XXX pornos blaze downtown
What do you think of when you see the phrase “I licked my fingers after a dozen pornos?” If you live in Milledgeville, chances are you’re thinking it’s time for lunch.
That’s because the Brick, a restaurant just down the road from GC&SU, offers a challenge to anyone brave enough to risk their life, limb, and taste buds: attempt to eat a dozen XXX porno buffalo wings, slathered in hot sauce, in thirty minutes or less.
Sound easy? Think again. Frank Pendergast, manager of the Brick, estimates that out of the 20 to 25 people that try the wings every week, only about half actually succeed. Their reward is a fire-engine red t-shirt with the Brick’s logo on the front and the phrase “I licked my fingers after a dozen pornos” on the back.
Pendergast said the idea for the hot wings came from a college employee who constantly asked for extra-hot wings.
“This went on for about six months, and then he said, ‘You know, every time I get them, they’re different.’ Finally I said, ‘We need to have this on the menu!’” Pendergast said. “So I sat down one night and was trying to think up names for really hot wings, and I eventually came up with ‘XXX porno wings,’ because they’re explicit.”
He said that although the Brick could serve hotter wings, they preferred to make a sauce with a flavor people could enjoy. However, not everyone enjoys them. Since the Brick started serving the XXX wings approximately two years ago, five people have thrown up at the table.
So what the heck is in this stuff?
“I’d tell you, but then I’d have to kill you,”
Pendergast said slyly, but he revealed that the sauce takes a day to make, starting with regular hot sauce as a base and adding more spices and freshly chopped habaneras to the mixture.
“The habaneras are the kick,” he said. “That’s what puts the fire in your pants.”
They certainly lit a fire under GC&SU junior Kim Parsons, a psychology major. She is one of only fifteen females that have survived the hot wings. Even though Parsons wasn’t sure how hot the wings would actually be, she ordered them anyway.
“One of the girls there with me used to work at the Brick, and she told me that she got the hot sauce on her fingers one time, just a little dribble, and it started to burn,” she said. “That’s when I started to get scared.”
Parsons said it was hard going.
“I had a hard time swallowing. I was letting it marinate in my mouth for awhile, trying to gulp it down,” she said. “By the time I finished, I had the sauce dripping all over my hands and my nose was dripping.”
Parsons said she probably would have done it even if she’d known how hot the wings would be.
“I’m a risk-taker,” she said.
Parsons said she has gotten many comments on her t-shirt.
“When I was wearing the shirt the next day around campus, a bunch of guys came up and asked me if I really did it,” she said.
Parsons has only one complaint about her experience.
“It took forever to get those little chicken pieces out from under my nails. Next time, I’m going to use a fork,” she said.
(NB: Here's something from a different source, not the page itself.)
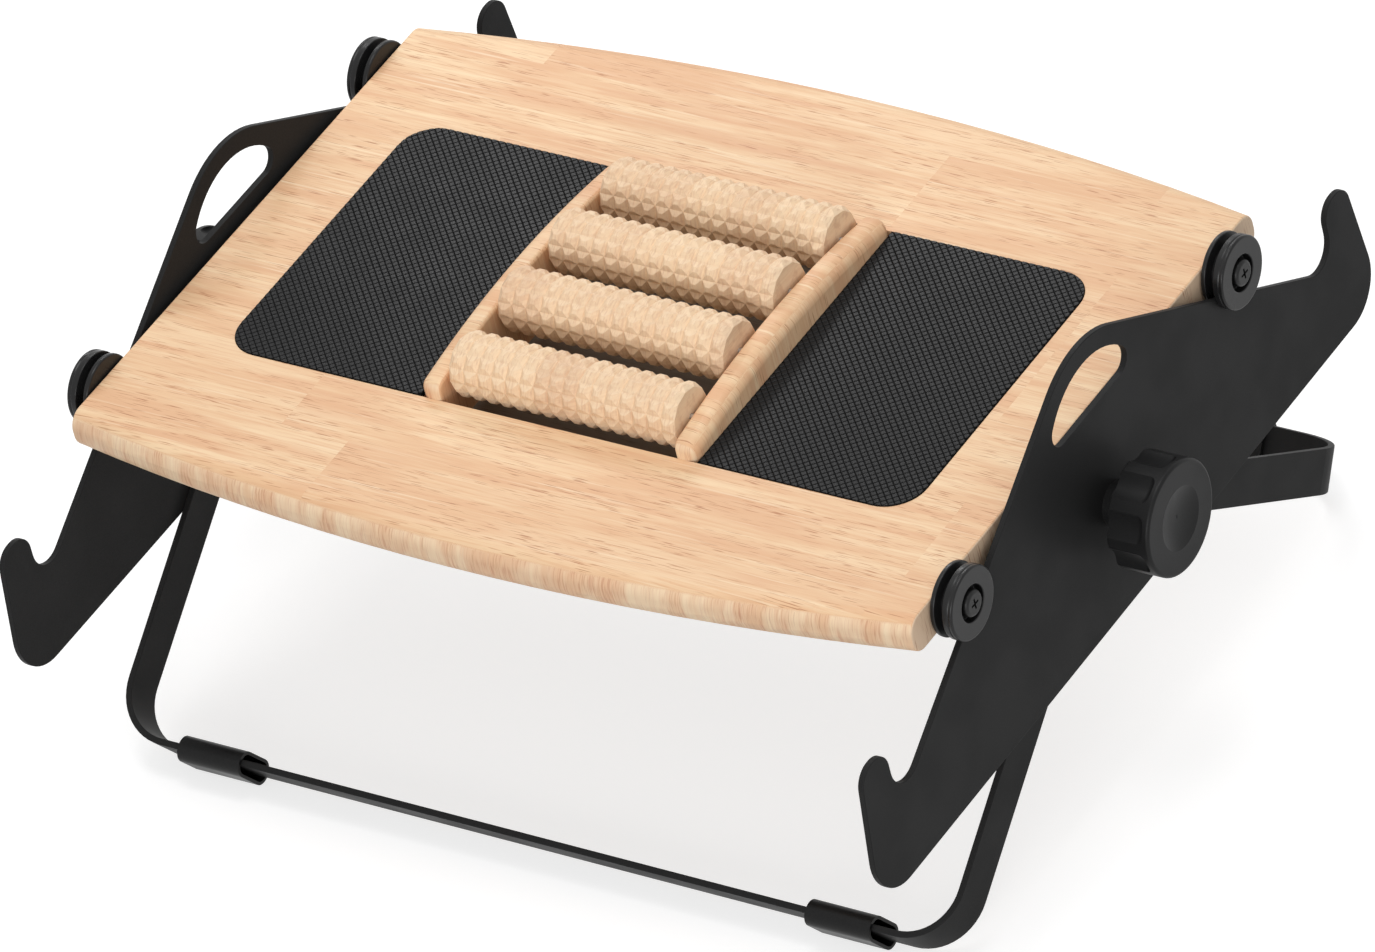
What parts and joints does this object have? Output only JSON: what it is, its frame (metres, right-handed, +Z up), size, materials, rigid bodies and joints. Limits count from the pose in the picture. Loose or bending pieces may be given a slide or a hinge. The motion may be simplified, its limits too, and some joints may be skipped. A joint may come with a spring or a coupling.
{
  "type": "rocking footrest",
  "caption": "Under-desk footrest: a wooden board with pyramid-toothed massage rollers and embossed mats rocks on grooved wheels over black steel side plates and folding leg frames",
  "frame": {"origin": "on the floor under the middle of the footrest", "axes": "X to the right along the length between the knobs, Y to the back, away from the sitter, Z up"},
  "size_m": [0.529, 0.435, 0.2236],
  "materials": {
    "board_wood": "light rubberwood with a fine straight grain, satin clear lacquer",
    "roller_wood": "light rubberwood, sanded and left matt",
    "floor_wood": "thin plywood panel in the shadow of the rollers",
    "mat_rubber": "black sheet with an embossed diamond pattern",
    "frame_paint": "fine satin black powder coat on steel",
    "wheel_plastic": "polished black nylon",
    "knob_plastic": "fine-grained black plastic",
    "sleeve_rubber": "smooth black rubber",
    "bush_nylon": "black nylon",
    "black_steel": "black oxide screw",
    "bright_steel": "zinc-plated steel"
  },
  "bodies": {
    "stand": {"left_side_plate": "frame_paint", "right_side_plate": "frame_paint", "knob_washers": "bush_nylon"},
    "rocking_link": {"left_pivot_bush": "bush_nylon", "right_pivot_bush": "bush_nylon"},
    "board": {"board": "board_wood", "left_mat": "mat_rubber", "right_mat": "mat_rubber", "left_cheek": "board_wood", "right_cheek": "board_wood", "bay_floor": "floor_wood", "floor_screws": "bright_steel", "edge_inserts": "bright_steel", "wheel_bolts": "black_steel", "wheel_washers": "bush_nylon", "roller_1_rod": "bright_steel", "roller_2_rod": "bright_steel", "roller_3_rod": "bright_steel", "roller_4_rod": "bright_steel"},
    "front_leg": {"front_leg_frame": "frame_paint", "front_left_sleeve": "sleeve_rubber", "front_right_sleeve": "sleeve_rubber", "pivot_nuts": "bright_steel", "leg_washers": "bush_nylon"},
    "rear_leg": {"rear_leg_frame": "frame_paint", "rear_left_sleeve": "sleeve_rubber", "rear_right_sleeve": "sleeve_rubber"},
    "left_knob": {"left_knob": "knob_plastic", "left_knob_stud": "bright_steel"},
    "right_knob": {"right_knob": "knob_plastic", "right_knob_stud": "bright_steel"},
    "front_left_wheel": {"front_left_wheel": "wheel_plastic"},
    "front_right_wheel": {"front_right_wheel": "wheel_plastic"},
    "rear_left_wheel": {"rear_left_wheel": "wheel_plastic"},
    "rear_right_wheel": {"rear_right_wheel": "wheel_plastic"},
    "roller_1": {"roller_1": "roller_wood"},
    "roller_2": {"roller_2": "roller_wood"},
    "roller_3": {"roller_3": "roller_wood"},
    "roller_4": {"roller_4": "roller_wood"}
  },
  "joints": [
    {"name": "board_rock", "type": "hinge", "parent": "rocking_link", "child": "board", "pos_m": [0, 0, 0.07754], "axis": [1, 0, 0], "range_deg": [-54.6, 54.6]},
    {"name": "rocking_link_swing", "type": "hinge", "parent": "stand", "child": "rocking_link", "pos_m": [0, 0, 0.1349], "axis": [1, 0, 0], "range_deg": [-34.7, 34.7]},
    {"name": "front_leg_swing", "type": "hinge", "parent": "stand", "child": "front_leg", "pos_m": [0, 0, 0.1349], "axis": [1, 0, 0], "range_deg": [-20, 24]},
    {"name": "rear_leg_swing", "type": "hinge", "parent": "stand", "child": "rear_leg", "pos_m": [0, 0, 0.1349], "axis": [1, 0, 0], "range_deg": [-24, 20]},
    {"name": "left_knob_turn", "type": "hinge", "parent": "stand", "child": "left_knob", "pos_m": [-0.2535, 0, 0.1349], "axis": [-1, 0, 0], "continuous": true},
    {"name": "right_knob_turn", "type": "hinge", "parent": "stand", "child": "right_knob", "pos_m": [0.2535, 0, 0.1349], "axis": [1, 0, 0], "continuous": true},
    {"name": "front_left_wheel_spin", "type": "hinge", "parent": "board", "child": "front_left_wheel", "pos_m": [-0.22885, -0.1176, 0.17451], "axis": [-1, 0, 0], "continuous": true},
    {"name": "front_right_wheel_spin", "type": "hinge", "parent": "board", "child": "front_right_wheel", "pos_m": [0.22885, -0.1176, 0.17451], "axis": [1, 0, 0], "continuous": true},
    {"name": "rear_left_wheel_spin", "type": "hinge", "parent": "board", "child": "rear_left_wheel", "pos_m": [-0.22885, 0.1176, 0.17451], "axis": [-1, 0, 0], "continuous": true},
    {"name": "rear_right_wheel_spin", "type": "hinge", "parent": "board", "child": "rear_right_wheel", "pos_m": [0.22885, 0.1176, 0.17451], "axis": [1, 0, 0], "continuous": true},
    {"name": "roller_1_spin", "type": "hinge", "parent": "board", "child": "roller_1", "pos_m": [0, 0.064, 0.19121], "axis": [1, 0, 0], "continuous": true},
    {"name": "roller_2_spin", "type": "hinge", "parent": "board", "child": "roller_2", "pos_m": [0, 0.0214, 0.19501], "axis": [1, 0, 0], "continuous": true},
    {"name": "roller_3_spin", "type": "hinge", "parent": "board", "child": "roller_3", "pos_m": [0, -0.0214, 0.19501], "axis": [1, 0, 0], "continuous": true},
    {"name": "roller_4_spin", "type": "hinge", "parent": "board", "child": "roller_4", "pos_m": [0, -0.064, 0.19121], "axis": [1, 0, 0], "continuous": true}
  ],
  "couplings": [
    {"joint": "rocking_link_swing", "follows": "board_rock", "ratio": -0.63387}
  ]
}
Dwayne Goudy, a sophomore majoring in nursing, has also tried the hot wings.
“I saw it on the menu and knew that it was something I wanted to do, so the next time I went, I did it,” he said.
The experience was no bed of roses for him, either.
“It was almost like torture,” he said. “The hardest part was half-way through, around the seventh or eighth wing. I had friends with me, and I had to get them to cheer me on to keep going.”
Gurdy said that he felt “pretty proud” when he received his t-shirt prize. “And I was relieved to not have to eat anymore,” he said.
Pendergast revealed that he, too, tried the hot wings.
“I was the guinea pig,” he said.
Pendergast tasted the first of almost 1,000 batches of the wings.
“I thought, ‘These are pretty good, but they’re not difficult,’” he said. “Then I got to the ninth one, and it just kind of hit me like a freight train.”
After hearing so much about these hot wings, I was curious enough to try them myself. Along for the event was an entourage of friends who alternately cheered me on, took pictures and laughed at the faces I made while swallowing.
I was served by Bonnie McRae, a GC&SU mass communications major who works as a waitress at the Brick. She quickly brought me a dozen wings and a pile of celery.
Nose dripping, fingers stinging and mouth burning, I plowed my way through the wings and left with my t-shirt and a red badge of courage in the form of partially-dried hot sauce running down my arm.
Pendergast typically offers this bit of advice to those who have eaten the wings before they leave the restaurant.
“We always tell the guys to wash their hands before using the bathroom,” he said. “Words to live by.”